Saturday, February 09, 2019

When The Class Bully Comes to Church




The other day after my regular Saturday reflective Mass someone, an elderly gentleman, fellow Parishioner verbally assaulted me for obstructing his car in the parking lot. I'm sure you're thinking:
"It's no big deal. This is Lagos, everyone verbally assaults, berates and curses the ever living shit out of everyone - man, woman, child, no one is spared. It's a MF jungle." 
But this was different. It was not only at church. It was IN church. I had just concluded confession and was walking to a pew to pray/meditate on my penance when he accosted me mid-kneel spewing his negativity in my face. I was utterly perplexed. In Church! Inside Church!! Is this acceptable? This type of behavior belongs outside on the street. So I can r equally espond. And bring my brand of crazy to the party!

As I left, befuddled, embarrassed and thoroughly shook, I wrote the Parish priest, Assistant Parish Priest, everyone - Y'all need to call your Parishioner to order. I needed that man to apologize for bringing his ghetto to church, a sanctuary, a place of peace for some of us who thirst for peace in this rambunctious hell-hole of a city. If there's one place people can act with some form of decorum, civility, like they got some sense, surely it is Church. I was so wrong.

After many talks, I soon realized that my need for a soothing apology, however flippant, was not to come from this man. It didn't help that this man is one of the elite 1% of the Parish society, and in a church that is predominantly comprised of the 1% folk, I fall into the minority. So really, why would he apologize to me? I should be happy him and his kin folk even let us come to worship there blocking their Benz's and G-Wagons with our ancient jalopies.

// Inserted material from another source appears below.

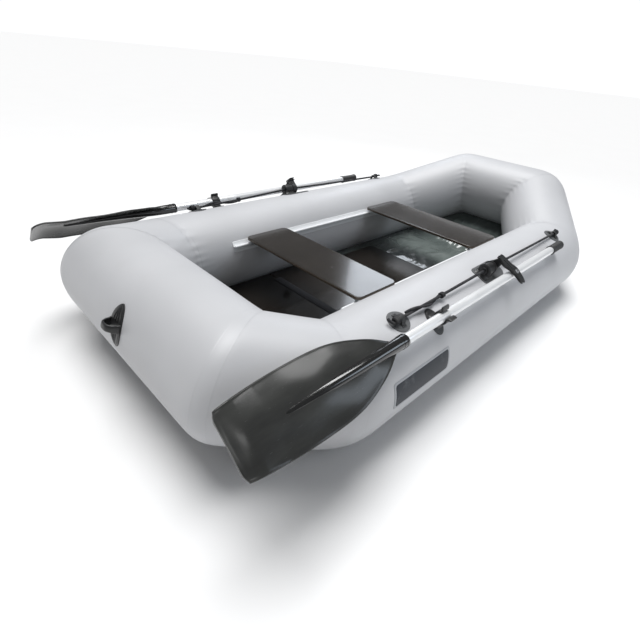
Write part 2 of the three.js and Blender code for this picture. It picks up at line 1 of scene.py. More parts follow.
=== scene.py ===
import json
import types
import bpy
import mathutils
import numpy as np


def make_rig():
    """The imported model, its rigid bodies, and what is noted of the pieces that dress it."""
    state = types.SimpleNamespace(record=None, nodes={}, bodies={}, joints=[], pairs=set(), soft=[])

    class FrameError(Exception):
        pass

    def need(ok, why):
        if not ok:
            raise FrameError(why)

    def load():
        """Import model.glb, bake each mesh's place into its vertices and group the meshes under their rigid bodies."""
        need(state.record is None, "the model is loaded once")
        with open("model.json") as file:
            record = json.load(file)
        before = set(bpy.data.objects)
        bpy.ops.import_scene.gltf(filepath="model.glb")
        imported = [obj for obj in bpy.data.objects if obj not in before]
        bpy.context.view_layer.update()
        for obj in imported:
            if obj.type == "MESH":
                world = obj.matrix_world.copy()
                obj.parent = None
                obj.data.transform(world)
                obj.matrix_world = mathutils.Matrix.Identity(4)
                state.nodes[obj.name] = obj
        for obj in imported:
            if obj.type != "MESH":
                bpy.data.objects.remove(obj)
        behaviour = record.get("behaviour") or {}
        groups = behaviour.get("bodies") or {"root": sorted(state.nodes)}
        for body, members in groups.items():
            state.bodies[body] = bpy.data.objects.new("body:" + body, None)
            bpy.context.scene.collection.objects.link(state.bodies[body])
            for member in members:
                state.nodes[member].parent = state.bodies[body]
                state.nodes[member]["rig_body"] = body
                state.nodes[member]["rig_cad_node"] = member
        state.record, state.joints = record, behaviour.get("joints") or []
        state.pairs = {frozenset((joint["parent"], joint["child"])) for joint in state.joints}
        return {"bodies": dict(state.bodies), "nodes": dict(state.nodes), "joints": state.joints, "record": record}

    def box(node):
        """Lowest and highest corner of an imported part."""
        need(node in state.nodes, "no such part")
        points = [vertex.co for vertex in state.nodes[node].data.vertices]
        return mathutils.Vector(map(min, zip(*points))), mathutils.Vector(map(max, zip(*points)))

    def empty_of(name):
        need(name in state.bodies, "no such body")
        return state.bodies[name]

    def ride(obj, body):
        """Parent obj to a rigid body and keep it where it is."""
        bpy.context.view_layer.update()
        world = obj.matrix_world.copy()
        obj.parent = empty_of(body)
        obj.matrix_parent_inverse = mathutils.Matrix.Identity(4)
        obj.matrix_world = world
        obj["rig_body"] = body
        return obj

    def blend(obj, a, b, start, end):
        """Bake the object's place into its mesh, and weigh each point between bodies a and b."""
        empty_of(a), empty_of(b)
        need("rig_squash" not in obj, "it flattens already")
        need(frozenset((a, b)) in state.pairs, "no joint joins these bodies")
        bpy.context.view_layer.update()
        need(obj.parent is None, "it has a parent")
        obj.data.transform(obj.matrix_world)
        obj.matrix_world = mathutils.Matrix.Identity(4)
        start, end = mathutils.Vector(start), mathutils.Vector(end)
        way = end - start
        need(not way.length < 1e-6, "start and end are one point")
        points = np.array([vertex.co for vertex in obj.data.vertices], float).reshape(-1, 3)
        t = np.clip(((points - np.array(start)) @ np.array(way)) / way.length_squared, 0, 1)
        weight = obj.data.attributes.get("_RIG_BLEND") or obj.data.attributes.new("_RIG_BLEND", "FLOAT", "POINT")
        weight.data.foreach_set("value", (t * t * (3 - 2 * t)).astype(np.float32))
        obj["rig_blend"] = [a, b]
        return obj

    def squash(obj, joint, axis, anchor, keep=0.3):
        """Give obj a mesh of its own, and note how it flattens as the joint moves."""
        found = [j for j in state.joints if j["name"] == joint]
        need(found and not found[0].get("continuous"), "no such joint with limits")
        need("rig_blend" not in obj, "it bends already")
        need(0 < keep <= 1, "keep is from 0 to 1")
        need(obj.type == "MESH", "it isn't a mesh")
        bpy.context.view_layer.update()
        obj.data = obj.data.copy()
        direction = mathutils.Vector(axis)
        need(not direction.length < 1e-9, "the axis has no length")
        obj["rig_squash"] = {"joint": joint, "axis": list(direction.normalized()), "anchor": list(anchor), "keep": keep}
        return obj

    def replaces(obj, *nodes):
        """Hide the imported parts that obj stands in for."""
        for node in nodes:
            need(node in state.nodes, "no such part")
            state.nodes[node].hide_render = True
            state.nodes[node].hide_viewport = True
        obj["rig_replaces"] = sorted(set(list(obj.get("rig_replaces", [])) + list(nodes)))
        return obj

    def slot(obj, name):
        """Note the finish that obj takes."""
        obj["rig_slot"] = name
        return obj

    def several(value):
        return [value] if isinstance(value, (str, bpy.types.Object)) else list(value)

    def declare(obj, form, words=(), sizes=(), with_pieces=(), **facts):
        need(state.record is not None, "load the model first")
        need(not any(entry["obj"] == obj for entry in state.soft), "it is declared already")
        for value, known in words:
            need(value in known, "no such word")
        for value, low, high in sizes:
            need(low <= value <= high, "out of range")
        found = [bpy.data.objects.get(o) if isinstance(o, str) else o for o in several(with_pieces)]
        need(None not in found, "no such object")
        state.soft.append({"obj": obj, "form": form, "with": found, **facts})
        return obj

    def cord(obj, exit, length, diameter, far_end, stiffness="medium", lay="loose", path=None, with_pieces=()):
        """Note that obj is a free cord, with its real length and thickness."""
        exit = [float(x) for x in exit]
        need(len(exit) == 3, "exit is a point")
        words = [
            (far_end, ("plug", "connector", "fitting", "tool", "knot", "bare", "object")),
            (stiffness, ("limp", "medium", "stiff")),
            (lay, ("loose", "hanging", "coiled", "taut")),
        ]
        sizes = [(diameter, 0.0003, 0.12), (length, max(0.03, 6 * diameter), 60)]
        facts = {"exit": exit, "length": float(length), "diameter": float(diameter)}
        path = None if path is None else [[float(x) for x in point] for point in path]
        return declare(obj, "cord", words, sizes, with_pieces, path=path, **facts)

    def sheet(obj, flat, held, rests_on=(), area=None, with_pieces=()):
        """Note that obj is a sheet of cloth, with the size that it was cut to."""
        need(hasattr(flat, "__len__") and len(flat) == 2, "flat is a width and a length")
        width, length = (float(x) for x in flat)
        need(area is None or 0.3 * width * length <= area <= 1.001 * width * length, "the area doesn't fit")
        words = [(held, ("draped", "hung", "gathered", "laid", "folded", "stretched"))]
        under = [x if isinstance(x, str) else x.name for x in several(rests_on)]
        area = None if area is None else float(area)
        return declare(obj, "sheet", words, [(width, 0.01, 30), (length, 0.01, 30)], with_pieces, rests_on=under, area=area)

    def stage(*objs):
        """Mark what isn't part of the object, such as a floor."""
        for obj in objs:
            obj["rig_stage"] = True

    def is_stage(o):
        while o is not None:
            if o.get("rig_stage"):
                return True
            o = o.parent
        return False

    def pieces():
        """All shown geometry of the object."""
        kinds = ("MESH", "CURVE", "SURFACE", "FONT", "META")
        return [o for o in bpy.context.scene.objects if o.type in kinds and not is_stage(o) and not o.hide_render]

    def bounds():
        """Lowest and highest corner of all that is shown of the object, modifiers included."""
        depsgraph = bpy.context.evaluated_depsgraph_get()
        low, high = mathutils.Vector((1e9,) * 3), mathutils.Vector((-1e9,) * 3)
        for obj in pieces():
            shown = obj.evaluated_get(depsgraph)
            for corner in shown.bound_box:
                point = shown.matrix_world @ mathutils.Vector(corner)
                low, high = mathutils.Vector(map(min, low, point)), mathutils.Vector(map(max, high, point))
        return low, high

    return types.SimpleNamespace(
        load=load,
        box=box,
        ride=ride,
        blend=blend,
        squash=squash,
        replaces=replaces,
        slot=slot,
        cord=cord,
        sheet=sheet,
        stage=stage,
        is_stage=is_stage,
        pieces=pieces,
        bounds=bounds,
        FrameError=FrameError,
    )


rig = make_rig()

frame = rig.load()
import json
from math import cos, degrees, pi, radians, sin

import bmesh
import bpy
import numpy as np
from mathutils import Matrix, Vector, noise

cad_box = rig.bounds()

# CAMERA. It stands off the starboard quarter at the height of someone sitting down, and looks
# forward and to port across the stern, slightly rolled, through a short lens.
TUBE_R = 0.180
STERN_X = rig.box("stern_tube")[0].x + TUBE_R
camera_data = bpy.data.cameras.new("camera")
camera = bpy.data.objects.new("camera", camera_data)
bpy.context.collection.objects.link(camera)
bpy.context.scene.camera = camera
camera_data.sensor_width = 36
camera_data.lens = 23.0
camera_data.shift_x = -0.0254
camera_data.shift_y = -0.0028
camera_data.clip_start = 0.02
HEADING, TILT, ROLL = radians(41.32), radians(-32.57), radians(6.06)
BEHIND_STERN, TO_STARBOARD, EYE_HEIGHT = 0.448, 1.0726, 0.9692
stand_at = Matrix.Translation((STERN_X - BEHIND_STERN, -TO_STARBOARD, EYE_HEIGHT))
turn = Matrix.Rotation(HEADING - pi / 2, 4, "Z") @ Matrix.Rotation(pi / 2 + TILT, 4, "X")
camera.matrix_world = stand_at @ turn @ Matrix.Rotation(ROLL, 4, "Z")


# ROPES. One 10 mm braided line along the top of each side tube, held taut between two lacing
# eyes. It runs through the hollow axle of the rowlock, and its after end is doubled back
# and laid round the standing part.
class Socket:
    """An output in the material being made. Sums on it add Math nodes to that material."""

    tree = None

    def __init__(self, output):
        self.output = output

    @classmethod
    def node(cls, kind, settings=(), inputs=(), out=0):
        made = cls.tree.nodes.new(kind)
        for key, value in dict(settings).items():
            if key == "stops":
                for stop, (position, color) in zip(cls.ramp_stops(made, len(value)), value):
                    stop.position, stop.color = position, (*color, 1)
            else:
                setattr(made, key, value)
        for key, value in dict(inputs).items():
            if isinstance(value, cls):
                cls.tree.links.new(value.output, made.inputs[key])
            else:
                made.inputs[key].default_value = value
        return cls(made.outputs[out])

    @staticmethod
    def ramp_stops(made, count):
        while len(made.color_ramp.elements) < count:
            made.color_ramp.elements.new(0.5)
        return made.color_ramp.elements

    def math(self, operation, other=0.0, third=0.0):
        return Socket.node("ShaderNodeMath", {"operation": operation}, {0: self, 1: other, 2: third})

    def __add__(self, other):
        return self.math("ADD", other)

    def __mul__(self, other):
        return self.math("MULTIPLY", other)

    __radd__, __rmul__ = __add__, __mul__

    def __sub__(self, other):
        return self.math("SUBTRACT", other)

    def __rsub__(self, other):
        return self.math("MULTIPLY_ADD", -1.0, other)

    def band(self, low, high):
        """0 below low, 1 above high, smooth between."""
        settings = {"interpolation_type": "SMOOTHSTEP"}
        return Socket.node("ShaderNodeMapRange", settings, {0: self, 1: low, 2: high})

    def waves(self, per_metre, phase=0.0):
        return (self * (2 * pi * per_metre) + phase).math("SINE")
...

When it was clear to me that an apology or even a mediation talk was not imminent I soon lost interest in organized religion, of which the Catholic Church wears the crown. Some of that crown is worn for certain bad acts which I won't bother to get into right now. But still...I just froze...out of betrayal for every thing I held dear.

Not that I won't attend Mass anymore. It's the urge to sit there, meditate, pray, be and especially observe the sacrament of confession there, has disappeared specifically in that community. And before you think it was brought on by this one incident, it's an accumulation of events that were toppled over by this incident. It was a verbal acknowledgment of the reality that this church is made up of the 1% and I am not one of them. Even though Jesus represented the views of the poor, in this Church, not so much. Almost like a celebration of the ill-gotten wealth that is constantly paraded on display in this country. This got me thinking, if these folks are the Churches' key demographic, what room do they have to accommodate someone who is not affluent?

We live in a society that worships wealth. The 1% continually tower over the rest, creating situations of injustice and oppression. And the one place, you don't expect the 1% to win...is Church. But yet it does, so much so that it is flaunted, and by their failure to reprimand, even caution this rude act, it seemed as if it was lauded. Sometimes I just sit there watching them and think this must be intoxicating to them, do they not realize this is a place of worship not a get-together hall.

In the end, who won. The Battle of the Egos. They did. The 1%. The patriarchy. The misogynistic society. The Class Bully. They. Take your pick.